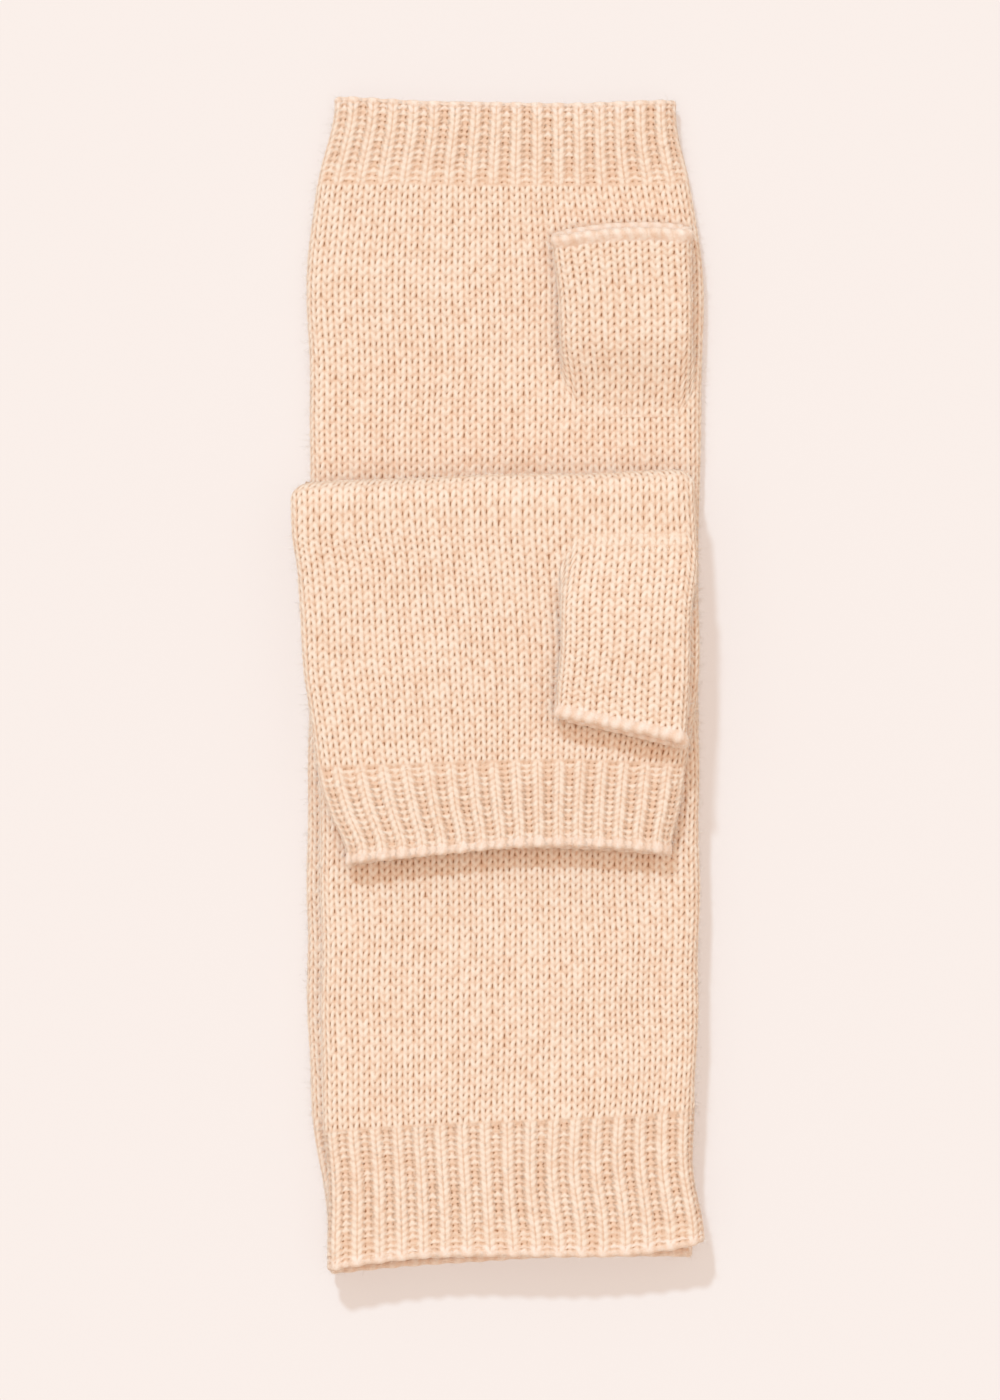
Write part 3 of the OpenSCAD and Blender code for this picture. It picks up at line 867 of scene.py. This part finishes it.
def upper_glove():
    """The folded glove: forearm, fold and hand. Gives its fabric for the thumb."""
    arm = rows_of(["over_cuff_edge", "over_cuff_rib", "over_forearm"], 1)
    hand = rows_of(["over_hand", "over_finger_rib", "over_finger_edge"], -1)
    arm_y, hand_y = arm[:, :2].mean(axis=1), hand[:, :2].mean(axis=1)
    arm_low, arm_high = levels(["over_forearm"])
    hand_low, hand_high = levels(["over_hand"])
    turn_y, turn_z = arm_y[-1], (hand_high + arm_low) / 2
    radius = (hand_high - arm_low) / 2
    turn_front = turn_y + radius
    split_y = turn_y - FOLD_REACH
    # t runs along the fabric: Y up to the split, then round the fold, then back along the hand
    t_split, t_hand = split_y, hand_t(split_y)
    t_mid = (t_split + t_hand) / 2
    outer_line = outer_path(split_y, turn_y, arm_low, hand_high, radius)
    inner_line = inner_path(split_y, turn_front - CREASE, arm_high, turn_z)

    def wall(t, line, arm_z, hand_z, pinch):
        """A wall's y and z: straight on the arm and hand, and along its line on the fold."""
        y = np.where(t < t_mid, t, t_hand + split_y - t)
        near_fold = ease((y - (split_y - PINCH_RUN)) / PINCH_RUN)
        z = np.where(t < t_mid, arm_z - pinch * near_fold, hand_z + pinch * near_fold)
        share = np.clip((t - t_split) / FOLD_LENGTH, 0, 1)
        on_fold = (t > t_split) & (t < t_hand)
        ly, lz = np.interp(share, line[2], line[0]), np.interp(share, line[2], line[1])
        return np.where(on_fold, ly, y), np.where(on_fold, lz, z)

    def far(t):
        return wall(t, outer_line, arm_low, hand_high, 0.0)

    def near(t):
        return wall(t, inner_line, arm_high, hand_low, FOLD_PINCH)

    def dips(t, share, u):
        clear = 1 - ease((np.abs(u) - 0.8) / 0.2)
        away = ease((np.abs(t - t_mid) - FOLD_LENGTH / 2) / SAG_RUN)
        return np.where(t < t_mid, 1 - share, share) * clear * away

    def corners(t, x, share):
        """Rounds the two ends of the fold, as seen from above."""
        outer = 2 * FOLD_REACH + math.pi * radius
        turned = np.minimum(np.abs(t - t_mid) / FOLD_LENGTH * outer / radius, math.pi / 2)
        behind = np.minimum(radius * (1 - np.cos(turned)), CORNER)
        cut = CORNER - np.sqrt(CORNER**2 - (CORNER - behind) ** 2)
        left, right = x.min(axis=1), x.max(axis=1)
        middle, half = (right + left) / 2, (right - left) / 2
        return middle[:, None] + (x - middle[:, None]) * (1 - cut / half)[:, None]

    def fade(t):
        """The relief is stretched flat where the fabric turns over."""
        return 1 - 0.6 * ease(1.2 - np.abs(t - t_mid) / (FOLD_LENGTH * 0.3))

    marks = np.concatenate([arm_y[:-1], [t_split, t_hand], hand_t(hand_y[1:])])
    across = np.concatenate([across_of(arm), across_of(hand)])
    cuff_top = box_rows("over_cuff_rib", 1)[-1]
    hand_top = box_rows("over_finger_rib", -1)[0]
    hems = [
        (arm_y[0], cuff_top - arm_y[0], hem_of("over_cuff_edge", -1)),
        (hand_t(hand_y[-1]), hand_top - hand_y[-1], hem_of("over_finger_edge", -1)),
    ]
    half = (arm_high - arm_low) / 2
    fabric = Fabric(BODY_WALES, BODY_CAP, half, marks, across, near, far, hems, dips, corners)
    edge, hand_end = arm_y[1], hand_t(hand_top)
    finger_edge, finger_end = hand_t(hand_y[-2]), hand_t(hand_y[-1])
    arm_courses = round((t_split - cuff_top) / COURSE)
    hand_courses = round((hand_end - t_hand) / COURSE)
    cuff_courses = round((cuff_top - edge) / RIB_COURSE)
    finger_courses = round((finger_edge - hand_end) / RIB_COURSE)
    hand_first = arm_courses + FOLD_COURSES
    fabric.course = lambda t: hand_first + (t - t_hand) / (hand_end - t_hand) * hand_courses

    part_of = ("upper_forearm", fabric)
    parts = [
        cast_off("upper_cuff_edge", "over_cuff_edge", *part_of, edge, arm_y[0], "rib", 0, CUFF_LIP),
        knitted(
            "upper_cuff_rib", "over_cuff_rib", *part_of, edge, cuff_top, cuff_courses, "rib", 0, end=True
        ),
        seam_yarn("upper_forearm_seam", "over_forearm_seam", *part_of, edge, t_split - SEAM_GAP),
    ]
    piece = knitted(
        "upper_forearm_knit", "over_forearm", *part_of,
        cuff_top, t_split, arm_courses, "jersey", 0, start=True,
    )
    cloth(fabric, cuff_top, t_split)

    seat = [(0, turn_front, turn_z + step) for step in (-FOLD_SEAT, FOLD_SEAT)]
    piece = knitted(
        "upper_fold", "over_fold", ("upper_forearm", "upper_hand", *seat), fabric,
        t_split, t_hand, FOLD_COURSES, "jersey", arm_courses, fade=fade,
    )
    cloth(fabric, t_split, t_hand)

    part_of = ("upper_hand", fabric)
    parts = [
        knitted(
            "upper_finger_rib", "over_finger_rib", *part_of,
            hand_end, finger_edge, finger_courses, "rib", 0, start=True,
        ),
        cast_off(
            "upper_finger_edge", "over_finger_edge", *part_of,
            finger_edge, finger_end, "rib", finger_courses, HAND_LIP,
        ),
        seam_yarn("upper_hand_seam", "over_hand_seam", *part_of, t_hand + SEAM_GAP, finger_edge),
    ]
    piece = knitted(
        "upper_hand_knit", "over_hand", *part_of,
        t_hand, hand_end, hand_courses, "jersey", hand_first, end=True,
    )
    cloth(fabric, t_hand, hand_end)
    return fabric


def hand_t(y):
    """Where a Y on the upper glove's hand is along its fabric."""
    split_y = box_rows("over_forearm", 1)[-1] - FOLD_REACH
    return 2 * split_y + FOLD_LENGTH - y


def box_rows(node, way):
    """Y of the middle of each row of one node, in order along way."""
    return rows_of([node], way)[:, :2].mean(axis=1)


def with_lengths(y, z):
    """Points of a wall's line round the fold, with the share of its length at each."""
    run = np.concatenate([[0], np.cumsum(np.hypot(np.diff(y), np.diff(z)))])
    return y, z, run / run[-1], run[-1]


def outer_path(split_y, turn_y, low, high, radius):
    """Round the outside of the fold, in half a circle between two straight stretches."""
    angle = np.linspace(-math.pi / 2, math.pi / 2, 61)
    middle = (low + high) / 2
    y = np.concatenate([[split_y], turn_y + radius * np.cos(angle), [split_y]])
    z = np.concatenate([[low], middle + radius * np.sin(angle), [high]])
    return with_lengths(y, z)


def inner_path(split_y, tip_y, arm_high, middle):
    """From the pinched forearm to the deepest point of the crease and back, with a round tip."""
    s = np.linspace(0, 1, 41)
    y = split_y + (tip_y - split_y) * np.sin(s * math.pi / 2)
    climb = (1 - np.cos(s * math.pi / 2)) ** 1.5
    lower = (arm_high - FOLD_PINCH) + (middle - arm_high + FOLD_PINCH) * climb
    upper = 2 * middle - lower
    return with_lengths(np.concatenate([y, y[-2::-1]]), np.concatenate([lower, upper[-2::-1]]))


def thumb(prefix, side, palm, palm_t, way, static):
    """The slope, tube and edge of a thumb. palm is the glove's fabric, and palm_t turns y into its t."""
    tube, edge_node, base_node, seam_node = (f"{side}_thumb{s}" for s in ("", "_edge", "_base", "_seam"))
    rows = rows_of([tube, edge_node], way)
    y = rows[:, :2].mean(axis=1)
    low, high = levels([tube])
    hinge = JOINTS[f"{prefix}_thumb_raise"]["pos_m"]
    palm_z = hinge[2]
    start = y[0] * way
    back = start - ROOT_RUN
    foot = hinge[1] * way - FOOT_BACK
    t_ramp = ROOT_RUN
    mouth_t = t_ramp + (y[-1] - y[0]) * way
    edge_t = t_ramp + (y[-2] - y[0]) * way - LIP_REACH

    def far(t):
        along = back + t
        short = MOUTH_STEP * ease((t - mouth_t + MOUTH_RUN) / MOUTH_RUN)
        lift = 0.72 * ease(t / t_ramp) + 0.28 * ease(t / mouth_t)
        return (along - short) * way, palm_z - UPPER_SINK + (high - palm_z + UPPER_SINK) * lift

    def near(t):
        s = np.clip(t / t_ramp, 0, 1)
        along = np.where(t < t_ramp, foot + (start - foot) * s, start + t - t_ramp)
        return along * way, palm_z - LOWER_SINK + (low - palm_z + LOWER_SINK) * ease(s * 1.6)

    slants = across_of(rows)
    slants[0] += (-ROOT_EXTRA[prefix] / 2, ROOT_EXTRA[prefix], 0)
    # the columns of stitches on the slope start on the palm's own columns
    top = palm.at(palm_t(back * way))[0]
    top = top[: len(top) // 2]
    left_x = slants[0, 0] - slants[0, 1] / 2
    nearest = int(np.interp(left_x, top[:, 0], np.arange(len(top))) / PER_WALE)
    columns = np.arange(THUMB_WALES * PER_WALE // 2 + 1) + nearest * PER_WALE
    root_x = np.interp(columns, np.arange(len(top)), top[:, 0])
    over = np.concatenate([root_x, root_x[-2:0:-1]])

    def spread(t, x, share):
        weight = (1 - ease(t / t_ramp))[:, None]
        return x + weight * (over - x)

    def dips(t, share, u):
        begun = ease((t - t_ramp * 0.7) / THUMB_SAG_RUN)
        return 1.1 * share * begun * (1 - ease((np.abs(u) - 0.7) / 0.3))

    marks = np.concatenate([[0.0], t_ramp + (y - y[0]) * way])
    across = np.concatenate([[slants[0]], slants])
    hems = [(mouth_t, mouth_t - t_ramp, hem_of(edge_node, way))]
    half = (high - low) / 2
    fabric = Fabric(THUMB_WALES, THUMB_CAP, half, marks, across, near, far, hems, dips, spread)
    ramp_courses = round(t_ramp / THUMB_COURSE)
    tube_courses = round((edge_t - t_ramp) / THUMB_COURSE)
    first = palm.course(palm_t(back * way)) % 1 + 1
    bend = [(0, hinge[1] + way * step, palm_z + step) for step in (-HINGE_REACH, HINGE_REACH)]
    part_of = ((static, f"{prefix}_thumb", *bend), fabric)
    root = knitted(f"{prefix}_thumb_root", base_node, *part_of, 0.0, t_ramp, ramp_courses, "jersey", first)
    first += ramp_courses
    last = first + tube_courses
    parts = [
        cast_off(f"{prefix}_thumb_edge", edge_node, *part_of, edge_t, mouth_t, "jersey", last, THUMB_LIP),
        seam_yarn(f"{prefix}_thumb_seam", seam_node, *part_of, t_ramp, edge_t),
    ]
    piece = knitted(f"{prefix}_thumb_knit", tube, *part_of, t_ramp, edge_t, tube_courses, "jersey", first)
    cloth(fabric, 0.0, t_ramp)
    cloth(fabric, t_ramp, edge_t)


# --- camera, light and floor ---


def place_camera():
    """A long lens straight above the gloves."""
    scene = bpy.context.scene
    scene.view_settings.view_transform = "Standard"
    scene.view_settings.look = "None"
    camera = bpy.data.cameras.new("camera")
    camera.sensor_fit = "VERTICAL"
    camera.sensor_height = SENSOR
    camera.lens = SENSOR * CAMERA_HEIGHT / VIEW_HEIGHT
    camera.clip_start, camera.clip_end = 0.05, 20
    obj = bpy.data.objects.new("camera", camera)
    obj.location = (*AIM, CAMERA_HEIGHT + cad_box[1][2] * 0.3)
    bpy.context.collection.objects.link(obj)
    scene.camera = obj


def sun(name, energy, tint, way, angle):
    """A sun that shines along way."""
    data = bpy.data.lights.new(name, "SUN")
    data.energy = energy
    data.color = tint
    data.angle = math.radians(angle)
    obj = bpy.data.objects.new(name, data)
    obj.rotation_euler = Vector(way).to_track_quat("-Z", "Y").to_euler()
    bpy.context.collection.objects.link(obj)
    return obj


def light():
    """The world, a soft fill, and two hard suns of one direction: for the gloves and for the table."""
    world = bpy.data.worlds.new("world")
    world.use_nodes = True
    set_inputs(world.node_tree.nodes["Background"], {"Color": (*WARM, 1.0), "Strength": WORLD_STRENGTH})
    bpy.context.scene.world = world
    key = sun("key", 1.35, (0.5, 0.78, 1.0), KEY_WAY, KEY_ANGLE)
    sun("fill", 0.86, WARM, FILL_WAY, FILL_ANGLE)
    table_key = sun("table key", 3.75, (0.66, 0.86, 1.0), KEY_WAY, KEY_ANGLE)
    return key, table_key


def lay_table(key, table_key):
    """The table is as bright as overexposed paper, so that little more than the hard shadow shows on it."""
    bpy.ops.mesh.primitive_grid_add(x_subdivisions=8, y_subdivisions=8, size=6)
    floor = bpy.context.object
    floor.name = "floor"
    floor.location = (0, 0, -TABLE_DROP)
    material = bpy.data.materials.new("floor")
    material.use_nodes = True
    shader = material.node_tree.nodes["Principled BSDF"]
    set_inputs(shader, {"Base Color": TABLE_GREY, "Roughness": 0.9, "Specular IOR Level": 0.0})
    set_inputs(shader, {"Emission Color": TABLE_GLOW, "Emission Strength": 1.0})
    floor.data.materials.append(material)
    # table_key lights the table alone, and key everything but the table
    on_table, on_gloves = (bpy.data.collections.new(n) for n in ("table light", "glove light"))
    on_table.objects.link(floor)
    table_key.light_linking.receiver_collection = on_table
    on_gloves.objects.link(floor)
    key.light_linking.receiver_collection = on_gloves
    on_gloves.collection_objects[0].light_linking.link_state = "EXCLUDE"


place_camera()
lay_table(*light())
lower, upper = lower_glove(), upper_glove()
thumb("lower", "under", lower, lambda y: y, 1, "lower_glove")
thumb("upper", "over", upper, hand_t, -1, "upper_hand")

= = = = = = =

The problem> Exactly as they appear, please write out the lines from the opening of the listing above down to the line containing "return np.where(t <", with both end lines included.

Written reply>
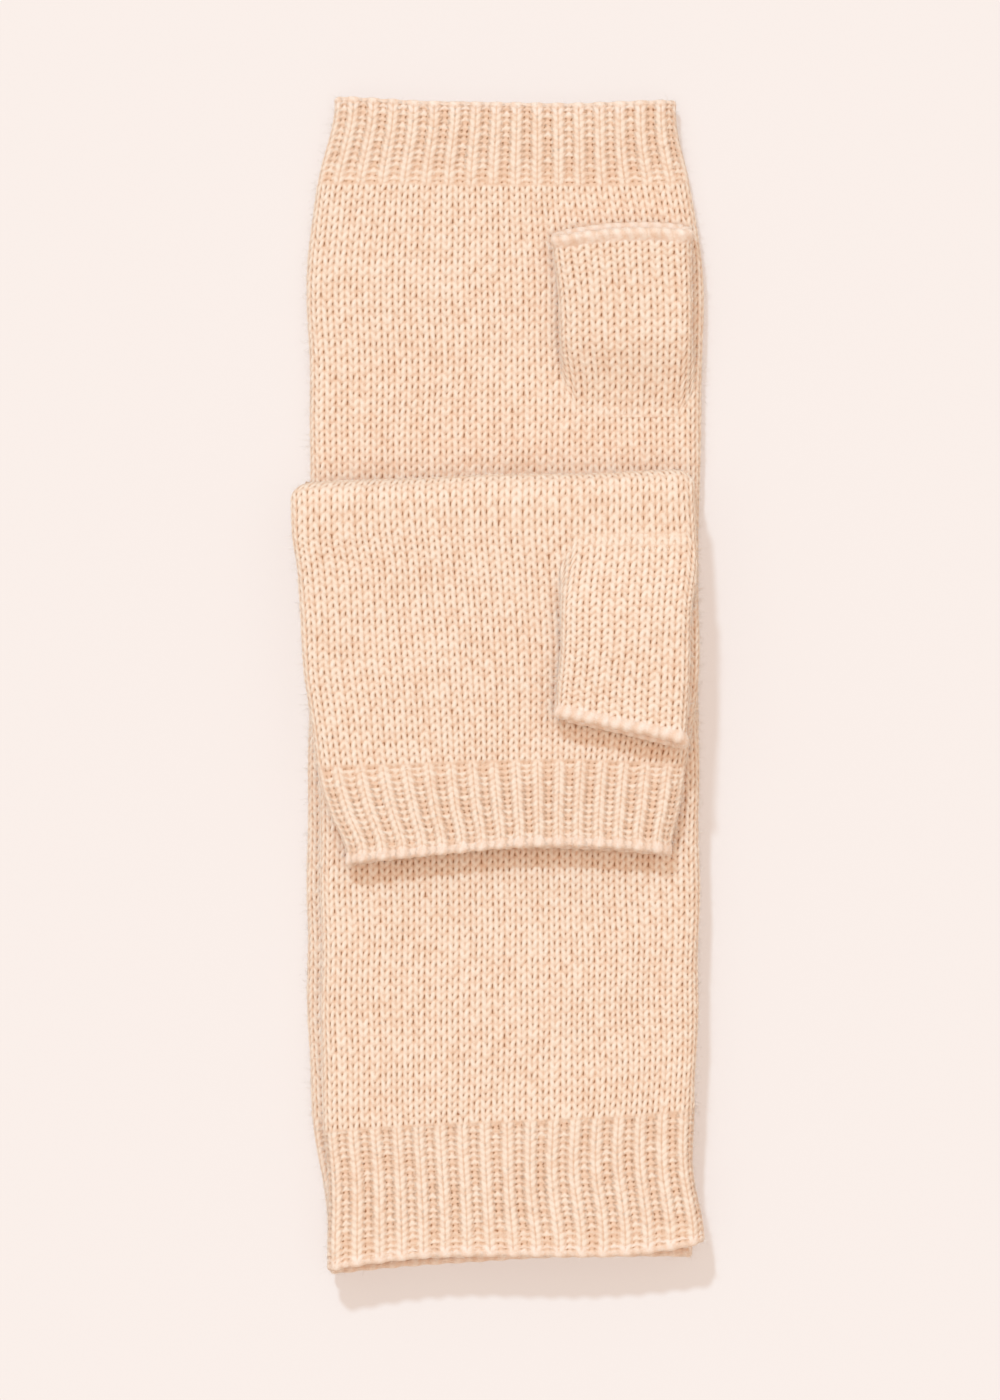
Write part 3 of the OpenSCAD and Blender code for this picture. It picks up at line 867 of scene.py. This part finishes it.
def upper_glove():
    """The folded glove: forearm, fold and hand. Gives its fabric for the thumb."""
    arm = rows_of(["over_cuff_edge", "over_cuff_rib", "over_forearm"], 1)
    hand = rows_of(["over_hand", "over_finger_rib", "over_finger_edge"], -1)
    arm_y, hand_y = arm[:, :2].mean(axis=1), hand[:, :2].mean(axis=1)
    arm_low, arm_high = levels(["over_forearm"])
    hand_low, hand_high = levels(["over_hand"])
    turn_y, turn_z = arm_y[-1], (hand_high + arm_low) / 2
    radius = (hand_high - arm_low) / 2
    turn_front = turn_y + radius
    split_y = turn_y - FOLD_REACH
    # t runs along the fabric: Y up to the split, then round the fold, then back along the hand
    t_split, t_hand = split_y, hand_t(split_y)
    t_mid = (t_split + t_hand) / 2
    outer_line = outer_path(split_y, turn_y, arm_low, hand_high, radius)
    inner_line = inner_path(split_y, turn_front - CREASE, arm_high, turn_z)

    def wall(t, line, arm_z, hand_z, pinch):
        """A wall's y and z: straight on the arm and hand, and along its line on the fold."""
        y = np.where(t < t_mid, t, t_hand + split_y - t)
        near_fold = ease((y - (split_y - PINCH_RUN)) / PINCH_RUN)
        z = np.where(t < t_mid, arm_z - pinch * near_fold, hand_z + pinch * near_fold)
        share = np.clip((t - t_split) / FOLD_LENGTH, 0, 1)
        on_fold = (t > t_split) & (t < t_hand)
        ly, lz = np.interp(share, line[2], line[0]), np.interp(share, line[2], line[1])
        return np.where(on_fold, ly, y), np.where(on_fold, lz, z)

    def far(t):
        return wall(t, outer_line, arm_low, hand_high, 0.0)

    def near(t):
        return wall(t, inner_line, arm_high, hand_low, FOLD_PINCH)

    def dips(t, share, u):
        clear = 1 - ease((np.abs(u) - 0.8) / 0.2)
        away = ease((np.abs(t - t_mid) - FOLD_LENGTH / 2) / SAG_RUN)
        return np.where(t < t_mid, 1 - share, share) * clear * away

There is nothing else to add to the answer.